▸ **STATED TASK**
Output the material below in its entirety, exactly as given.

▸ **SUPPLIED MATERIAL**
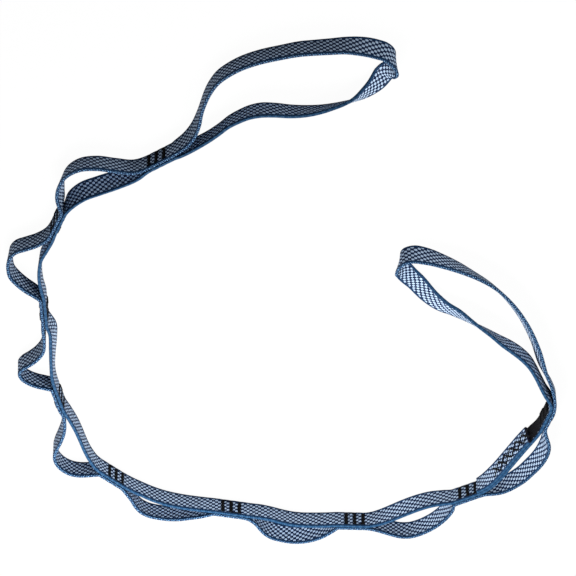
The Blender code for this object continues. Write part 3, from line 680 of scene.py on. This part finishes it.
def webbing_material(web):
    """Woven polyamide tape: pale and dark yarns on both faces, and two dyed selvedges.

    Pale yarns float over the dark ones in short slanted dashes, so a face is chequered. The
    dashes stand in columns 2.4 mm apart, and each column is shifted by a third of a row. The
    single yarns, about 0.3 mm wide, are too fine to show, so a dash is one colour. On the faces
    each selvedge is navy with fine blue stitches; the navy, darker than its blue side, is painted
    shade that stands for the shadow on the lower selvedge. Along its side one selvedge is woven
    from fine yarns of three blues, which look like grains, and the other is plain blue with faint
    ribs. The yarn is textured, so the tape is nearly matt.
    """
    material, tree, shader = new_material("woven_polyamide_tape", roughness=0.75,
                                          sheen=0.03, gloss=0.15)
    ground, pale, blue, pale_blue, navy = (opaque(tone) for tone in (
        web.ground_colour, web.float_colour, web.edge_colour, web.edge_pale, web.edge_dark_and_shade))
    place = add_node(tree, "ShaderNodeAttribute", attribute_name="web_place")
    scaled = add_node(tree, "ShaderNodeVectorMath", {0: place.outputs["Vector"], "Scale": MM},
                      operation="SCALE")
    along, across, through = add_node(tree, "ShaderNodeSeparateXYZ", {0: scaled}).outputs
    height, depth = (add_node(tree, "ShaderNodeMath", {0: value}, operation="ABSOLUTE")
                     for value in (across, through))
    round_edge = add_node(tree, "ShaderNodeMath", {0: height, 1: depth}, operation="SUBTRACT")

    # Each layer below has a value, where it begins and where it is full, its share, and its
    # colour. The sum of two waves goes from -2 to 2, and the other values are in millimetres.
    # The dashes lie where two slanted waves both peak. The numbers of those two peaks belong to
    # one dash alone, and give it its own tone.
    column = web.column * MM
    row = web.row * MM
    waves = (weighted_sum(tree, (along, math.tau * web.step / column), (across, -math.tau / row)),
             weighted_sum(tree, (along, math.tau * (1 - web.step) / column),
                          (across, math.tau / row)))
    dashes = wave_sum(tree, *waves)
    numbers = []
    for wave in waves:
        turns = add_node(tree, "ShaderNodeMath", {0: wave, 1: math.tau}, operation="DIVIDE")
        numbers.append(add_node(tree, "ShaderNodeMath", {0: turns}, operation="ROUND"))
    dash = add_node(tree, "ShaderNodeCombineXYZ", {0: numbers[0], 1: numbers[1]})
    chance = add_node(tree, "ShaderNodeTexWhiteNoise", {"Vector": dash}, noise_dimensions="2D")
    uneven = layered(tree, pale, (chance, 0, 1, 0.3, opaque(web.float_colour, 0.6)))
    face = layered(tree, ground, (dashes, 0.05, 0.4, 1, uneven))

    # Grains and ribs are about 2 mm apart, which is several yarns together.
    grain = wave_sum(
        tree, weighted_sum(tree, (along, math.tau / 2.1), (round_edge, math.tau / 2.6)),
        weighted_sum(tree, (along, math.tau / 4.7), (round_edge, -math.tau / 1.5)))
    ribs = wave_sum(
        tree, weighted_sum(tree, (along, math.tau / 1.9), (through, math.tau / 4.0)),
        weighted_sum(tree, (along, math.tau / 5.3)))
    speckled = layered(tree, blue, (grain, 0.9, 1.5, 1, pale_blue), (grain, 0.4, -0.3, 1, navy))
    plain = layered(tree, blue, (ribs, -0.6, 1.4, 0.12, pale_blue))
    # The selvedge on each face: navy with blue stitches, where the navy is painted shade, darker
    # than the blue side.
    stitches = layered(tree, navy, (grain, -0.9, 0.5, 1, blue))
    side = web.thickness / 2 * MM
    edge = layered(tree, plain, (across, -0.1, 0.1, 1, speckled),
                   (depth, side - 0.3, side - 0.05, 1, stitches))

    border = (web.width / 2 - web.selvedge) * MM
    seal = add_node(tree, "ShaderNodeAttribute", attribute_name="seal")
    # The tail's cut end is painted near-black: partly its melted end, partly painted shade at the
    # cut.
    tone = layered(tree, face, (height, border - 0.1, border + 0.1, 1, edge),
                   (seal.outputs["Fac"], 0.35, 0.65, 1, opaque(colour("0E1226"))))
    selvedge = add_node(tree, "ShaderNodeMapRange", {
        "Value": height, "From Min": border - 0.1, "From Max": border + 0.1},
        interpolation_type="SMOOTHSTEP")
    relief = add_node(tree, "ShaderNodeMix", {0: selvedge, 2: dashes, 3: grain})
    dress(tree, shader, tone, relief, distance=0.00010, strength=0.5)
    return material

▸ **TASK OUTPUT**
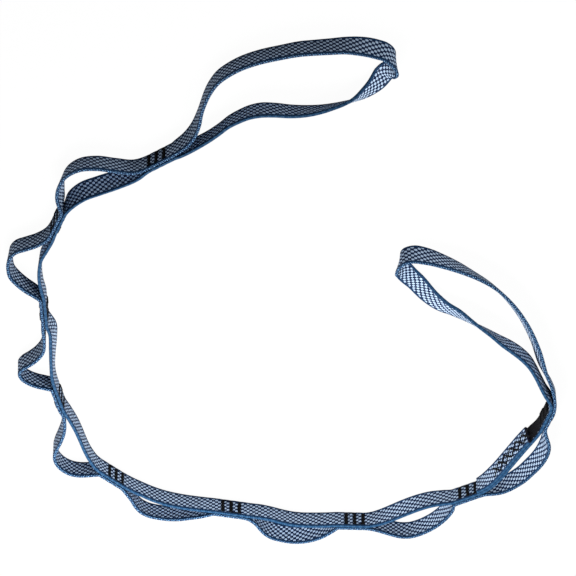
The Blender code for this object continues. Write part 3, from line 680 of scene.py on. This part finishes it.
def webbing_material(web):
    """Woven polyamide tape: pale and dark yarns on both faces, and two dyed selvedges.

    Pale yarns float over the dark ones in short slanted dashes, so a face is chequered. The
    dashes stand in columns 2.4 mm apart, and each column is shifted by a third of a row. The
    single yarns, about 0.3 mm wide, are too fine to show, so a dash is one colour. On the faces
    each selvedge is navy with fine blue stitches; the navy, darker than its blue side, is painted
    shade that stands for the shadow on the lower selvedge. Along its side one selvedge is woven
    from fine yarns of three blues, which look like grains, and the other is plain blue with faint
    ribs. The yarn is textured, so the tape is nearly matt.
    """
    material, tree, shader = new_material("woven_polyamide_tape", roughness=0.75,
                                          sheen=0.03, gloss=0.15)
    ground, pale, blue, pale_blue, navy = (opaque(tone) for tone in (
        web.ground_colour, web.float_colour, web.edge_colour, web.edge_pale, web.edge_dark_and_shade))
    place = add_node(tree, "ShaderNodeAttribute", attribute_name="web_place")
    scaled = add_node(tree, "ShaderNodeVectorMath", {0: place.outputs["Vector"], "Scale": MM},
                      operation="SCALE")
    along, across, through = add_node(tree, "ShaderNodeSeparateXYZ", {0: scaled}).outputs
    height, depth = (add_node(tree, "ShaderNodeMath", {0: value}, operation="ABSOLUTE")
                     for value in (across, through))
    round_edge = add_node(tree, "ShaderNodeMath", {0: height, 1: depth}, operation="SUBTRACT")

    # Each layer below has a value, where it begins and where it is full, its share, and its
    # colour. The sum of two waves goes from -2 to 2, and the other values are in millimetres.
    # The dashes lie where two slanted waves both peak. The numbers of those two peaks belong to
    # one dash alone, and give it its own tone.
    column = web.column * MM
    row = web.row * MM
    waves = (weighted_sum(tree, (along, math.tau * web.step / column), (across, -math.tau / row)),
             weighted_sum(tree, (along, math.tau * (1 - web.step) / column),
                          (across, math.tau / row)))
    dashes = wave_sum(tree, *waves)
    numbers = []
    for wave in waves:
        turns = add_node(tree, "ShaderNodeMath", {0: wave, 1: math.tau}, operation="DIVIDE")
        numbers.append(add_node(tree, "ShaderNodeMath", {0: turns}, operation="ROUND"))
    dash = add_node(tree, "ShaderNodeCombineXYZ", {0: numbers[0], 1: numbers[1]})
    chance = add_node(tree, "ShaderNodeTexWhiteNoise", {"Vector": dash}, noise_dimensions="2D")
    uneven = layered(tree, pale, (chance, 0, 1, 0.3, opaque(web.float_colour, 0.6)))
    face = layered(tree, ground, (dashes, 0.05, 0.4, 1, uneven))

    # Grains and ribs are about 2 mm apart, which is several yarns together.
    grain = wave_sum(
        tree, weighted_sum(tree, (along, math.tau / 2.1), (round_edge, math.tau / 2.6)),
        weighted_sum(tree, (along, math.tau / 4.7), (round_edge, -math.tau / 1.5)))
    ribs = wave_sum(
        tree, weighted_sum(tree, (along, math.tau / 1.9), (through, math.tau / 4.0)),
        weighted_sum(tree, (along, math.tau / 5.3)))
    speckled = layered(tree, blue, (grain, 0.9, 1.5, 1, pale_blue), (grain, 0.4, -0.3, 1, navy))
    plain = layered(tree, blue, (ribs, -0.6, 1.4, 0.12, pale_blue))
    # The selvedge on each face: navy with blue stitches, where the navy is painted shade, darker
    # than the blue side.
    stitches = layered(tree, navy, (grain, -0.9, 0.5, 1, blue))
    side = web.thickness / 2 * MM
    edge = layered(tree, plain, (across, -0.1, 0.1, 1, speckled),
                   (depth, side - 0.3, side - 0.05, 1, stitches))

    border = (web.width / 2 - web.selvedge) * MM
    seal = add_node(tree, "ShaderNodeAttribute", attribute_name="seal")
    # The tail's cut end is painted near-black: partly its melted end, partly painted shade at the
    # cut.
    tone = layered(tree, face, (height, border - 0.1, border + 0.1, 1, edge),
                   (seal.outputs["Fac"], 0.35, 0.65, 1, opaque(colour("0E1226"))))
    selvedge = add_node(tree, "ShaderNodeMapRange", {
        "Value": height, "From Min": border - 0.1, "From Max": border + 0.1},
        interpolation_type="SMOOTHSTEP")
    relief = add_node(tree, "ShaderNodeMix", {0: selvedge, 2: dashes, 3: grain})
    dress(tree, shader, tone, relief, distance=0.00010, strength=0.5)
    return material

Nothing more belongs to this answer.